____ Given material

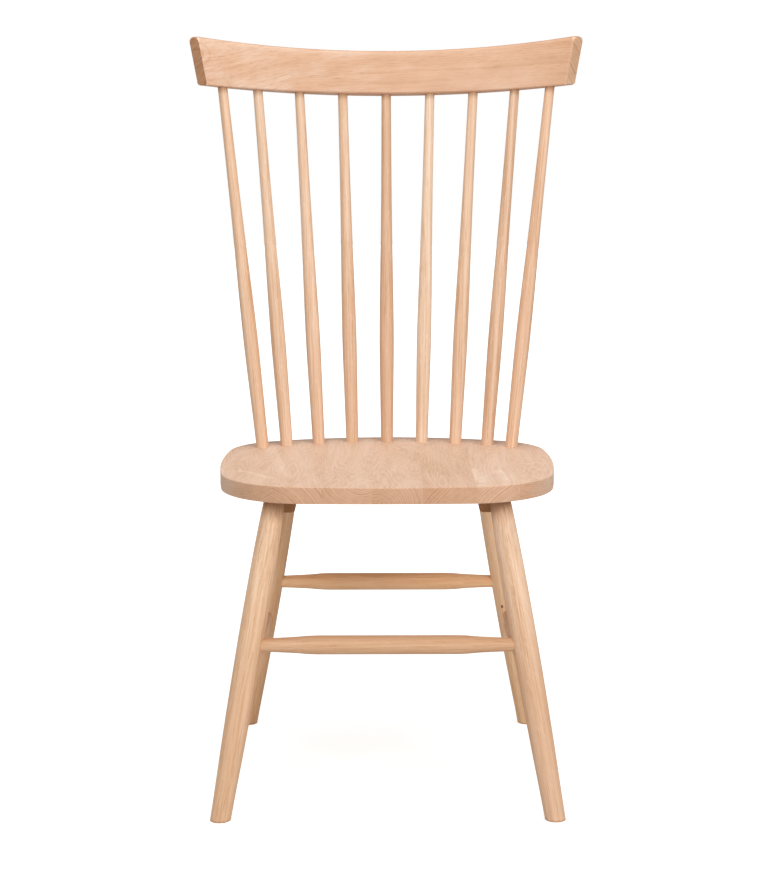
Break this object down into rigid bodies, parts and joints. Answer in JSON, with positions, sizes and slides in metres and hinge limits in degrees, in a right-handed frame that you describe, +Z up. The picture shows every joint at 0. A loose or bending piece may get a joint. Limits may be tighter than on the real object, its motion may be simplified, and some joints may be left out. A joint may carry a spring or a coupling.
{
  "type": "side chair",
  "caption": "Oak side chair with turned, splayed legs and stretchers, a dished seat glued up from boards, and a fan of tapered spindles under a bent crest rail.",
  "frame": {"origin": "on the floor, under the middle of the chair's bounding box", "axes": "+Z up; the chair faces -Y, with its back leaning towards +Y; +X is to the right for someone who looks at its front"},
  "size_m": [0.5932, 0.5681, 1.0567],
  "materials": {
    "seat_oak": "bare oak, sanded",
    "crest_oak": "bare oak, sanded",
    "spindle_oak": "bare oak, turned and sanded",
    "leg_oak": "bare oak, turned and sanded",
    "stretcher_oak": "bare oak, turned and sanded",
    "batten_oak": "bare oak, planed",
    "screw_steel": "zinc plated"
  },
  "bodies": {
    "root": {"seat_board_1": "seat_oak", "seat_board_2": "seat_oak", "seat_board_3": "seat_oak", "seat_board_4": "seat_oak", "seat_board_5": "seat_oak", "seat_board_6": "seat_oak", "seat_board_7": "seat_oak", "crest_rail": "crest_oak", "spindle_1": "spindle_oak", "spindle_2": "spindle_oak", "spindle_3": "spindle_oak", "spindle_4": "spindle_oak", "spindle_5": "spindle_oak", "spindle_6": "spindle_oak", "spindle_7": "spindle_oak", "spindle_8": "spindle_oak", "spindle_9": "spindle_oak", "leg_front_left": "leg_oak", "leg_front_right": "leg_oak", "leg_rear_left": "leg_oak", "leg_rear_right": "leg_oak", "stretcher_front": "stretcher_oak", "stretcher_rear": "stretcher_oak", "stretcher_left": "stretcher_oak", "stretcher_right": "stretcher_oak", "batten_left": "batten_oak", "batten_right": "batten_oak", "batten_screw_front_left": "screw_steel", "batten_screw_front_right": "screw_steel", "batten_screw_rear_left": "screw_steel", "batten_screw_rear_right": "screw_steel"}
  },
  "joints": []
}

________

#### Description of the task
Reproduce every line of the material above exactly.

#### Worked solution
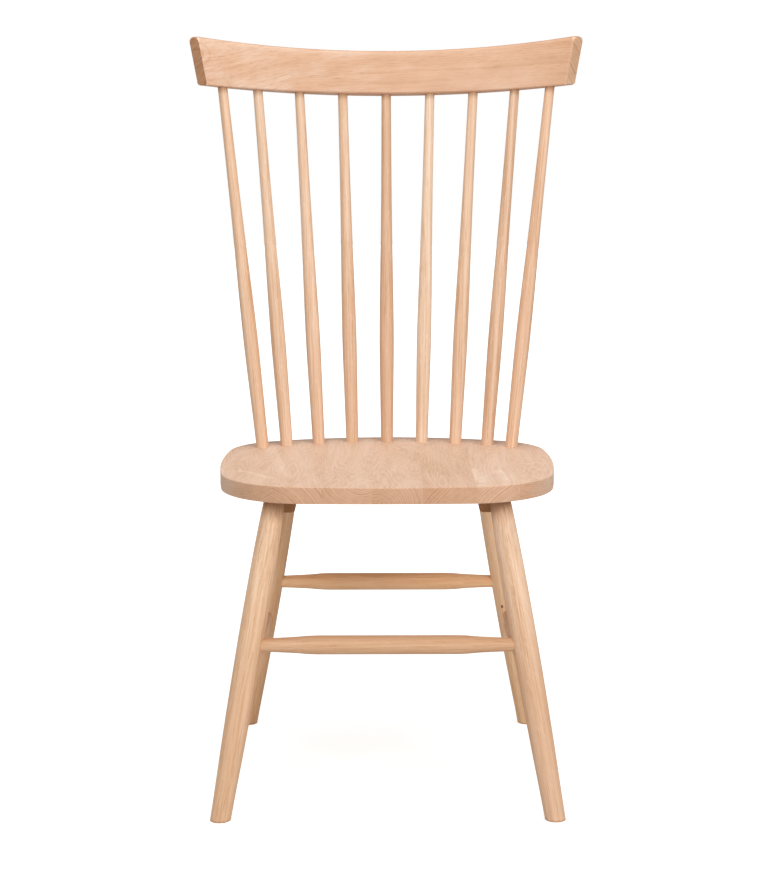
Break this object down into rigid bodies, parts and joints. Answer in JSON, with positions, sizes and slides in metres and hinge limits in degrees, in a right-handed frame that you describe, +Z up. The picture shows every joint at 0. A loose or bending piece may get a joint. Limits may be tighter than on the real object, its motion may be simplified, and some joints may be left out. A joint may carry a spring or a coupling.
{
  "type": "side chair",
  "caption": "Oak side chair with turned, splayed legs and stretchers, a dished seat glued up from boards, and a fan of tapered spindles under a bent crest rail.",
  "frame": {"origin": "on the floor, under the middle of the chair's bounding box", "axes": "+Z up; the chair faces -Y, with its back leaning towards +Y; +X is to the right for someone who looks at its front"},
  "size_m": [0.5932, 0.5681, 1.0567],
  "materials": {
    "seat_oak": "bare oak, sanded",
    "crest_oak": "bare oak, sanded",
    "spindle_oak": "bare oak, turned and sanded",
    "leg_oak": "bare oak, turned and sanded",
    "stretcher_oak": "bare oak, turned and sanded",
    "batten_oak": "bare oak, planed",
    "screw_steel": "zinc plated"
  },
  "bodies": {
    "root": {"seat_board_1": "seat_oak", "seat_board_2": "seat_oak", "seat_board_3": "seat_oak", "seat_board_4": "seat_oak", "seat_board_5": "seat_oak", "seat_board_6": "seat_oak", "seat_board_7": "seat_oak", "crest_rail": "crest_oak", "spindle_1": "spindle_oak", "spindle_2": "spindle_oak", "spindle_3": "spindle_oak", "spindle_4": "spindle_oak", "spindle_5": "spindle_oak", "spindle_6": "spindle_oak", "spindle_7": "spindle_oak", "spindle_8": "spindle_oak", "spindle_9": "spindle_oak", "leg_front_left": "leg_oak", "leg_front_right": "leg_oak", "leg_rear_left": "leg_oak", "leg_rear_right": "leg_oak", "stretcher_front": "stretcher_oak", "stretcher_rear": "stretcher_oak", "stretcher_left": "stretcher_oak", "stretcher_right": "stretcher_oak", "batten_left": "batten_oak", "batten_right": "batten_oak", "batten_screw_front_left": "screw_steel", "batten_screw_front_right": "screw_steel", "batten_screw_rear_left": "screw_steel", "batten_screw_rear_right": "screw_steel"}
  },
  "joints": []
}